Israeli Prime Minister Benjamin Netanyahu said that "all signs point towards Iran," and that yesterday's attack was part of a wider plan by Iran's Islamic Revolutionary Guards Corps to kill Israeli citizens in attacks worldwide.
"Over the last few months we have seen Iran's attempts to attack Israelis in Thailand, India, Georgia, Kenya, Cyprus and other countries," Netanyahu said in a statement released on the prime minister's official website. "Exactly 18 years to the day after the horrendous attack on the Jewish Community Center in Argentina, deadly Iranian terrorism continues to strike at innocent people. This is a global Iranian terror onslaught and Israel will react firmly to it."
President Shimon Peres directly implicated Iran and warned that Israel would respond by hitting "terror organizations."
"We were witnesses to a deadly terror attack coming out of Iran ... we know there were other attempts, and this time they succeeded," Peres said, according to The Jersulam Post. "It [Israel] has the means and the will to silence and paralyze terror organizations."
Foreign Minister Avigdor Liberman said that the government has strong intelligence that Hezbollah, a proxy of the Islamic Revolutionary Guards Corps, conducted yesterday's attack.
The Iranian embassy in Sofia, Bulgaria denied any responsibility in yesterday's suicide attack, and called the Israeli government's statements "unfounded."
"The unfounded statements by different statesmen of the Zionist regime in connection with the accusations against Iran about its possible participation in the incident with the blown-up bus with Israeli tourists in Burgas is a familiar method of the Zionist regime, with a political aim, and is a sign of the weakness ... of the accusers," the statement said, according to The Jersulam Post.
Hezbollah, which is supported and funded by Iran and the Islamic Revolutionary Guards Corps, stopped using suicide bombers in the 1990s as it switched to more conventional operations to target the Israeli state. But Hezbollah has provided support and training to other terror groups to carry out suicide operations, including Hamas and al Qaeda.
Al Qaeda and affiliated terror groups have also targeted and killed Israeli tourists in the Middle East. The attacks targeted resorts where Israelis are known to vacation.
Al Qaeda in East Africa executed the November 2002 attacks in Mombasa, Kenya. Suicide bombers rammed a truck into the lobby of hotel frequented by Israelis; 13 were killed and 80 wounded. At the same time as the hotel attack, al Qaeda launched two Strela surface-to-air missiles at an Arkia Airlines jet. The missiles missed their targets.

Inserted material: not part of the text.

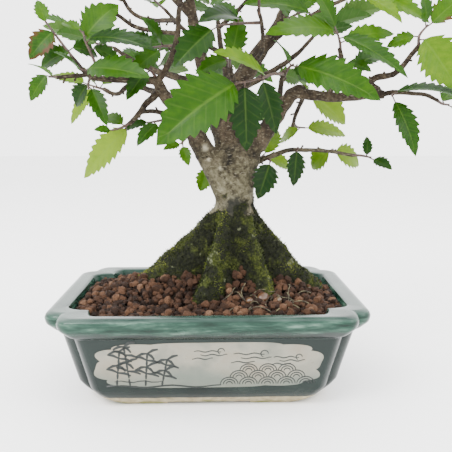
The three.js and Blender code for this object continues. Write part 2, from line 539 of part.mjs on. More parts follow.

Two al Qaeda-linked groups, the Abdullah Azzam Brigades, which is named after al Qaeda's co-founder, and Tawhid and Jihad (Monotheism and Jihad) Group in Egypt, have claimed to have carried out several attacks against Israelis in Egypt since 2004.
In October 2004, three suicide attacks in the Sinai Peninsula at the Hilton Taba and at a campsite frequented by Israelis killed 34 people and wounded 171 more. Egyptian security forces claimed that a Palestinian named Iyad Saleh had recruited Egyptians and Bedouins to carry out attacks in Israel but attacked in Egypt instead.
In July 2005, 88 people were killed and more than 150 were wounded in a series of bombings at cafes and markets frequented by foreigners in the Red Sea resort town of Sharm al Sheikh. Both the Abdullah Azzam Brigades and the Tawhid and Jihad claimed they had carried out the Sharm al Sheikh bombings.
In April 2006, 23 people were killed and more than 80 were wounded in bombings at two cafes and a market in Dahab on the Gulf of Aqaba coast of the Sinai Peninsula. Tawid and Jihad in Egypt claimed it had carried out the bombings.